Robert Manning, keynote speaker at the NCUA's recent Risk Mitigation Summit, said he's been working with the agency to create an opinion letter on his responsible debt relief algorithm so credit unions can implement it.
"It's a slam dunk for credit unions," Manning said. "The program is well-designed in terms of algorithmic verification for auditors and concluding information regarding the fiduciary interest of the institution."
The algorithm is a better risk indicator than credit scores in a bust market, he said, because it tests a household's shock exposure to rising debt payments or lowered income, similar to the way financial managers shock test portfolios for interest rate risk.
Manning said Vice Chairman Rodney Hood, who hosted the risk summit, is "very enthusiastic" about the program, which includes borrower analysis software the Rochester, N.Y.-based researcher said he'll allow credit unions with less than $10 million in assets to use for free.
Cherie Umbel, NCUA spokeswoman, said, "Vice Chairman Hood is a proponent of proactive credit union lending, and he strongly supports effective enterprise risk management programs."

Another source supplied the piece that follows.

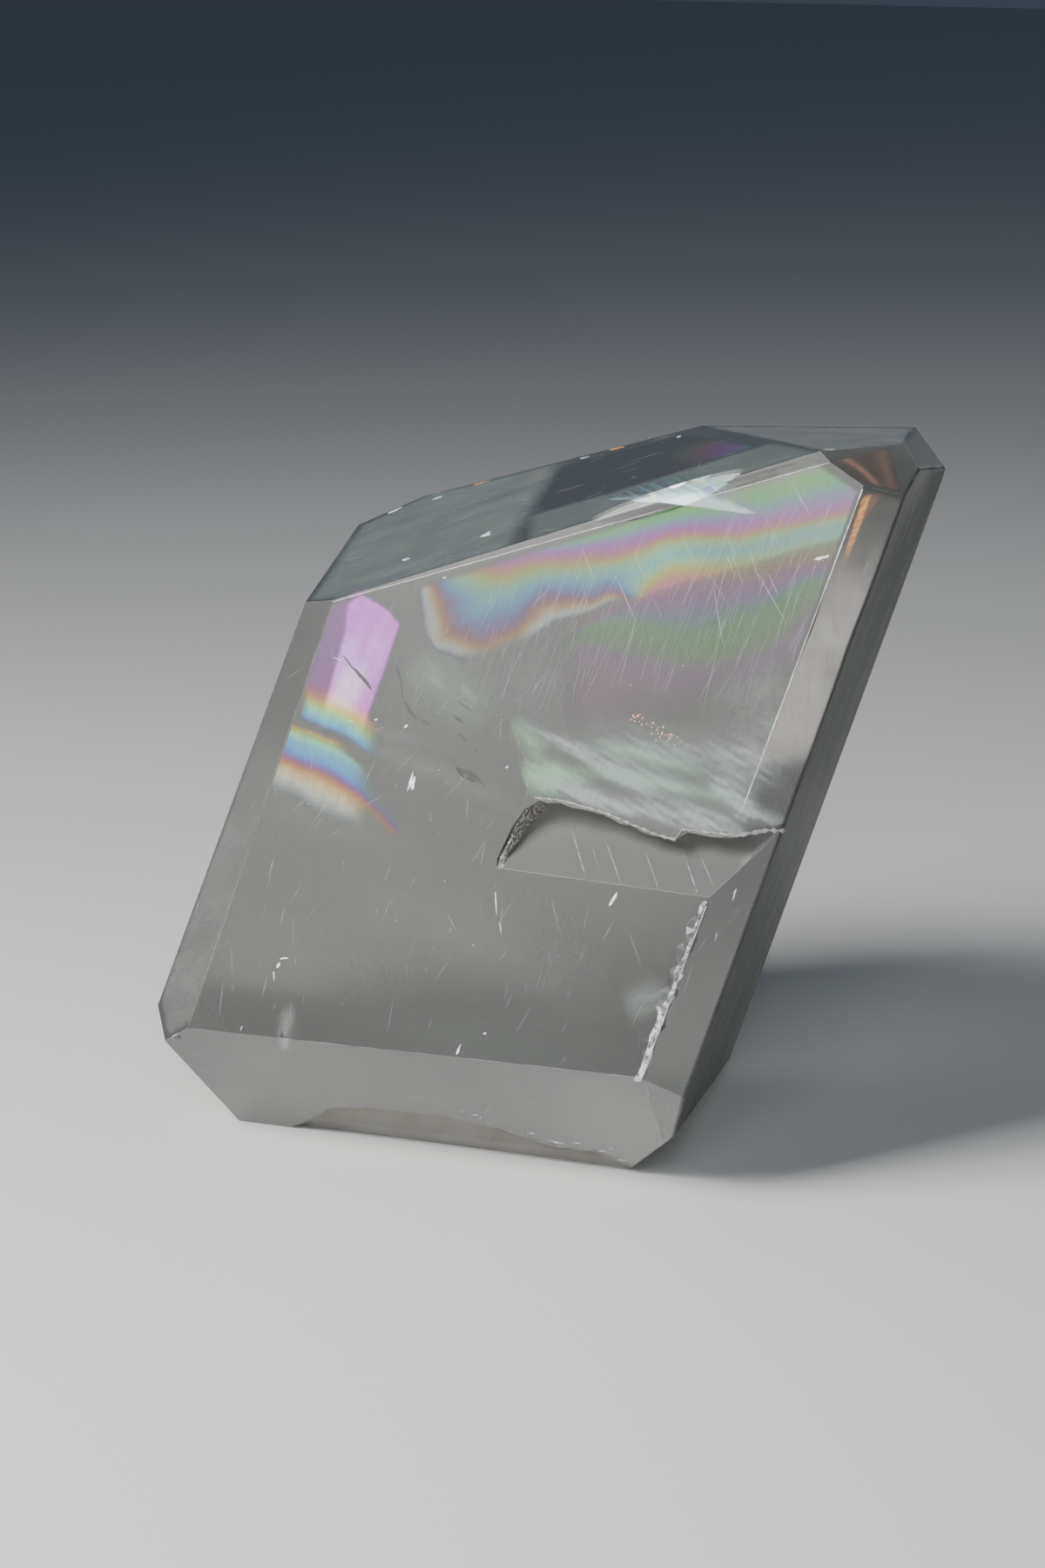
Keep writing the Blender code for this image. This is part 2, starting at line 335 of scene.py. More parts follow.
class Graph:
    """Short hand on one node tree."""

    def __init__(self, tree: bpy.types.NodeTree) -> None:
        """Keeps the tree.

        Args:
            tree: the node tree to add to.
        """
        self.tree = tree

    def add(self, kind: str, *values: object, **settings: object) -> bpy.types.Node:
        """Adds a node and gives its inputs numbers or links, in their order.

        Args:
            kind: the node's type, without its common start.
            values: a number, a tuple, a socket or None for each input.
            settings: attributes of the node, and inputs by name where the node has no such attribute.

        Returns:
            The new node.
        """
        node = self.tree.nodes.new("ShaderNode" + kind)
        for name, value in settings.items():
            setattr(node, name, value)
        for socket, value in zip(node.inputs, values):
            self.feed(socket, value)
        return node

    def feed(self, socket: bpy.types.NodeSocket, value: object) -> None:
        """Links a socket, or sets its number.

        Args:
            socket: the input.
            value: an output socket, a number, a tuple or None.
        """
        if isinstance(value, bpy.types.NodeSocket):
            self.tree.links.new(value, socket)
        elif value is not None:
            socket.default_value = value

    def maths(self, operation: str, *values: object, clamp: bool = False) -> bpy.types.NodeSocket:
        """One Math node's result.

        Args:
            operation: its operation.
            values: its inputs.
            clamp: whether the result is kept from 0 to 1.

        Returns:
            The output socket.
        """
        return self.add("Math", *values, operation=operation, use_clamp=clamp).outputs[0]

    def mix(self, share: object, first: object, second: object) -> bpy.types.NodeSocket:
        """Mixes two colours.

        Args:
            share: how much of the second.
            first: the first colour.
            second: the second colour.

        Returns:
            The colour's socket.
        """
        node = self.tree.nodes.new("ShaderNodeMix")
        node.data_type = "RGBA"
        self.feed(node.inputs["Factor"], share)
        self.feed(node.inputs[6], first)
        self.feed(node.inputs[7], second)
        return node.outputs[2]

    def ramp(self, value: object, low: float, high: float) -> bpy.types.NodeSocket:
        """Maps a range smoothly onto 0 to 1.

        Args:
            value: what is mapped.
            low: start of its range.
            high: end of its range.

        Returns:
            The result's socket.
        """
        node = self.tree.nodes.new("ShaderNodeMapRange")
        node.interpolation_type = "SMOOTHSTEP"
        for socket, number in zip(node.inputs, (value, low, high)):
            self.feed(socket, number)
        return node.outputs[0]

    def attribute(self, name: str) -> bpy.types.NodeSocket:
        """A named number of the mesh."""
        return self.add("Attribute", attribute_name=name).outputs["Fac"]

    def place(self, scale: tuple = (1.0, 1.0, 1.0), turn: tuple = (0.0, 0.0, 0.0)) -> bpy.types.NodeSocket:
        """Object coordinates, turned and scaled.

        Args:
            scale: factor on each axis after the turn.
            turn: turn in degrees.

        Returns:
            The vector's socket.
        """
        here = self.add("TexCoord").outputs["Object"]
        angles = tuple(math.radians(angle) for angle in turn)
        turned = self.add("Mapping", here, None, angles, None).outputs[0]
        return self.add("Mapping", turned, None, None, scale).outputs[0]

    def use(self, effect: bpy.types.NodeTree, **values: object) -> bpy.types.Node:
        """Places an effect group with its own values.

        Args:
            effect: the group's tree.
            values: its inputs by name.

        Returns:
            The group's node.
        """
        node = self.tree.nodes.new("ShaderNodeGroup")
        node.node_tree = effect
        for name, value in values.items():
            self.feed(node.inputs[name], value)
        return node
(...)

She added that the vice chairman encourages eligible credit unions to take part in Manning's pilot program, which will be implemented later this year by the California/Nevada Credit Union Leagues.
Manning's responsible debt relief program is popping up in other venues, including the American Debt Relief Challenge, a collaborative effort by four industry consultants that aims to save Americans $300 million in credit card interest by transferring balances to credit unions.
Strategic planning consultant Jamie Chase leads the challenge and said Manning is consulting with participating credit unions to provide additional expertise regarding the health of their credit card portfolios and underwriting methodology.
"What Manning provides is a national independent source of expertise that CNN and NPR are already tapping on a weekly basis," Chase said.
Manning, a Filene Research fellow, also recently completed a white paper for the think tank, prepared for the Michigan Credit Union League to study the factors contributing to the state's foreclosure statistics and suggest policy changes to effectively address the issue.
Manning's algorithm is also under consideration by consumer credit counseling organizations and major credit card issuers. He said he was recently invited to present his program at a recovery roundtable event next month in Orlando called by the nation's top 20 banks.
He said Citibank, who issued him the invitation, told him "they consider this the most promising debt collection innovation out there."